#18375: F() doesn't work as expected across multijoin relations
-------------------------------------+-------------------------------------
     Reporter:  FunkyBob             |                    Owner:  akaariai
         Type:  Bug                  |                   Status:  closed
    Component:  Database layer       |                  Version:  1.4
  (models, ORM)                      |               Resolution:  fixed
     Severity:  Release blocker      |             Triage Stage:  Accepted
     Keywords:                       |      Needs documentation:  0
    Has patch:  1                    |  Patch needs improvement:  0
  Needs tests:  0                    |                    UI/UX:  0
Easy pickings:  0                    |
-------------------------------------+-------------------------------------
Changes (by Kronuz):

 * cc: Kronuz (added)


Comment:

 I would definitely go for an `annotate()`, for the akaariai's example:
 `People.objects.filter(friends__age__gt=F('friends__age') * 2)`
 This, after the fix, makes just one join.

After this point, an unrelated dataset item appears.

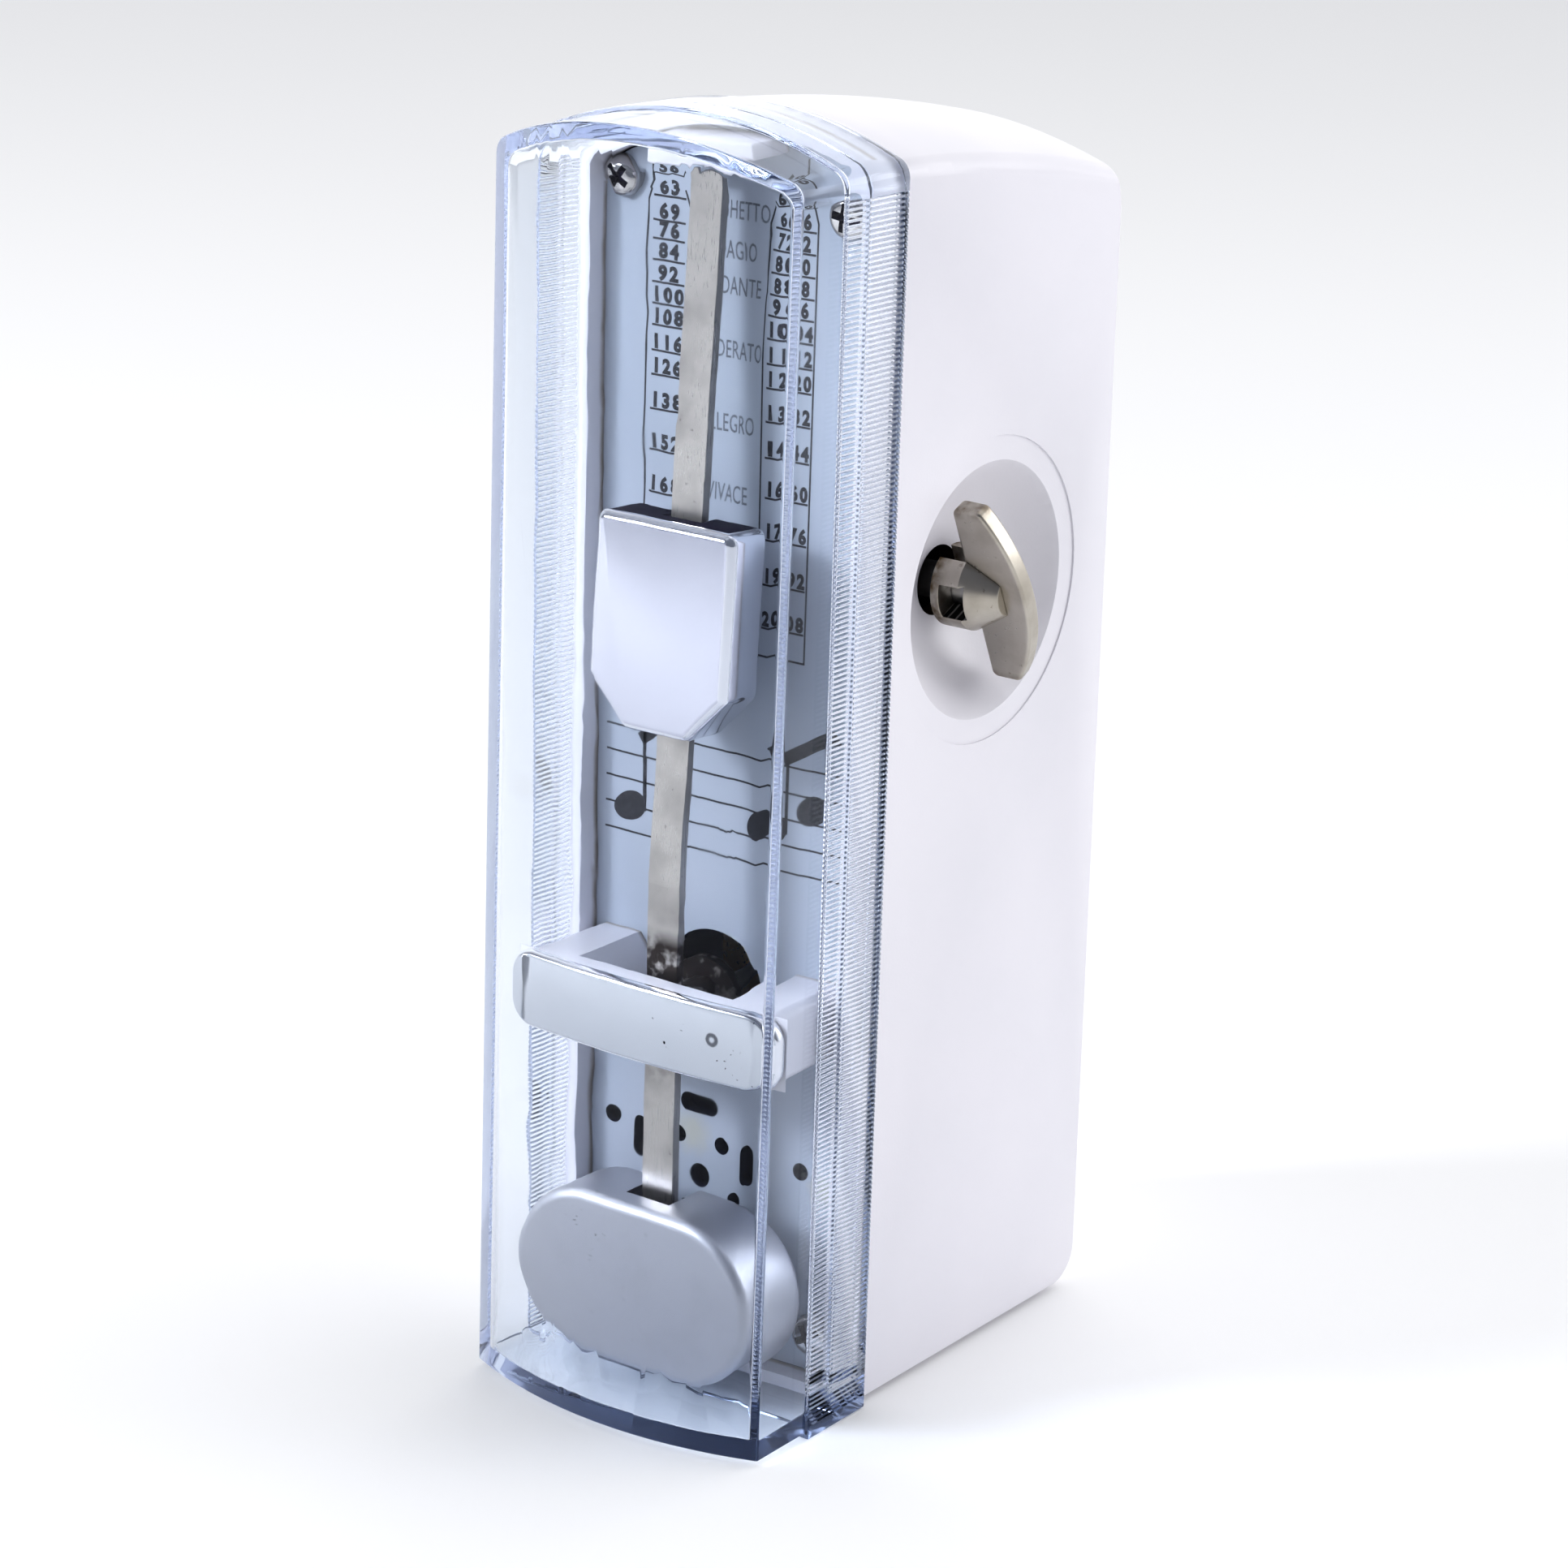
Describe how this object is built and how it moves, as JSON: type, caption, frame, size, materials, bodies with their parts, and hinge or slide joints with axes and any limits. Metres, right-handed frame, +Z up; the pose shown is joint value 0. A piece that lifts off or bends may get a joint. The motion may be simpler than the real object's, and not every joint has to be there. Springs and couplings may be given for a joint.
{
  "type": "pocket metronome",
  "caption": "Small wind-up metronome: white case with a side key, dial, pendulum with a sliding weight, and a clear pull-off front cover.",
  "frame": {"origin": "on the surface that the feet stand on, midway across the case, in the plane halfway between the cover's front corners and the case's rear wall", "axes": "+Z up, the dial and pendulum face -Y, +X is the object's right side seen from the front, where the key is"},
  "size_m": [0.0334, 0.0493, 0.1059],
  "materials": {
    "case_plastic": "smooth off-white moulded plastic",
    "dial_plastic": "smooth pale grey moulded plastic",
    "clear_plastic": "clear glossy plastic with a faint blue tint",
    "foot_rubber": "soft dark rubber",
    "screw_chrome": "polished plated steel",
    "trim_metal": "satin face with polished edges",
    "rod_steel": "brushed nickel-plated steel",
    "weight_metal": "fine satin plated metal",
    "slider_metal": "satin plated metal with bright bevels",
    "plate_steel": "plain plated steel",
    "spring_steel": "blued spring steel",
    "brass": "plain turned brass",
    "key_nickel": "worn nickel plating"
  },
  "bodies": {
    "case": {"case_shell": "case_plastic", "rubber_feet": "foot_rubber", "dial_plate": "dial_plastic", "dial_screws": "screw_chrome", "rod_catch": "dial_plastic", "bearing_bridge": "dial_plastic", "bridge_trim": "trim_metal", "front_bearing": "brass", "rear_cock": "plate_steel", "rear_bearing": "brass", "left_side_plate": "plate_steel", "right_side_plate": "plate_steel", "pillars": "plate_steel", "pillar_screws": "plate_steel", "escape_bush": "brass", "click_stud": "plate_steel"},
    "cover": {"clear_cover": "clear_plastic"},
    "pendulum": {"pendulum_rod": "rod_steel", "pendulum_arbor": "plate_steel", "pendulum_hub": "rod_steel", "low_weight": "weight_metal", "pallets": "plate_steel"},
    "tempo_weight": {"sliding_weight": "slider_metal", "weight_spring": "spring_steel"},
    "key": {"key_wing": "key_nickel", "key_hub": "key_nickel", "winding_arbor": "plate_steel", "ratchet_wheel": "plate_steel"},
    "barrel": {"great_wheel": "brass", "spring_barrel": "brass", "barrel_lid": "brass", "mainspring": "spring_steel"},
    "middle": {"middle_pinion": "plate_steel", "middle_wheel": "brass", "middle_arbor": "plate_steel"},
    "escape": {"escape_pinion": "plate_steel", "escape_arbor": "plate_steel", "crown_wheel": "brass"},
    "click": {"click": "plate_steel"}
  },
  "joints": [
    {"name": "cover_pull", "type": "slide", "parent": "case", "child": "cover", "axis": [0, -1, 0], "range_m": [0, 0.045]},
    {"name": "pendulum_swing", "type": "hinge", "parent": "case", "child": "pendulum", "pos_m": [0, -0.0174, 0.0337], "axis": [0, 1, 0], "range_deg": [-3.5, 3.5]},
    {"name": "tempo_slide", "type": "slide", "parent": "pendulum", "child": "tempo_weight", "axis": [0, 0.0618, 0.9981], "range_m": [-0.0095, 0.0235]},
    {"name": "key_turn", "type": "hinge", "parent": "case", "child": "key", "pos_m": [0.0132, 0.0049, 0.0667], "axis": [1, 0, 0], "continuous": true},
    {"name": "barrel_turn", "type": "hinge", "parent": "case", "child": "barrel", "pos_m": [-0.0044, 0.0049, 0.0667], "axis": [1, 0, 0], "continuous": true},
    {"name": "middle_turn", "type": "hinge", "parent": "case", "child": "middle", "pos_m": [-0.0074, 0.0049, 0.0497], "axis": [1, 0, 0], "continuous": true},
    {"name": "escape_turn", "type": "hinge", "parent": "case", "child": "escape", "pos_m": [-0.0054, 0.0049, 0.0337], "axis": [1, 0, 0], "continuous": true},
    {"name": "click_lift", "type": "hinge", "parent": "case", "child": "click", "pos_m": [0.0035, 0.0095, 0.0611], "axis": [-1, 0, 0], "range_deg": [0, 15], "stiffness_Nm_per_rad": 0.0005}
  ],
  "couplings": [
    {"joint": "middle_turn", "follows": "barrel_turn", "ratio": -2.7778},
    {"joint": "escape_turn", "follows": "barrel_turn", "ratio": 9.9206}
  ]
}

 If one, however, wants the friends with 2x the age (two separate joins),
 it'd need `annotate()` , like so:
 `People.objects.annotate(twice_age=F('friends__age') *
 2).filter(friends__age__gt=F('twice_age'))`

 How far is django from such behavior? ...and also, it doesn't still feel
 entirely good (annotate always creating new joins for such cases), since
 one might actually want to get the reused join... I would probably suggest
 the order of the calling of annotate to change things (if putting annotate
 after the filter, it'd reuse the joins from the previous filter, otherwise
 it would start afresh). This way, the next query would be equivalent to
 the first one:
 
`People.objects.filter(friends__age__gt=F('twice_age')).annotate(twice_age=F('friends__age')
 * 2)`
 Provided one could use `F()` of non-yet "annotated" things.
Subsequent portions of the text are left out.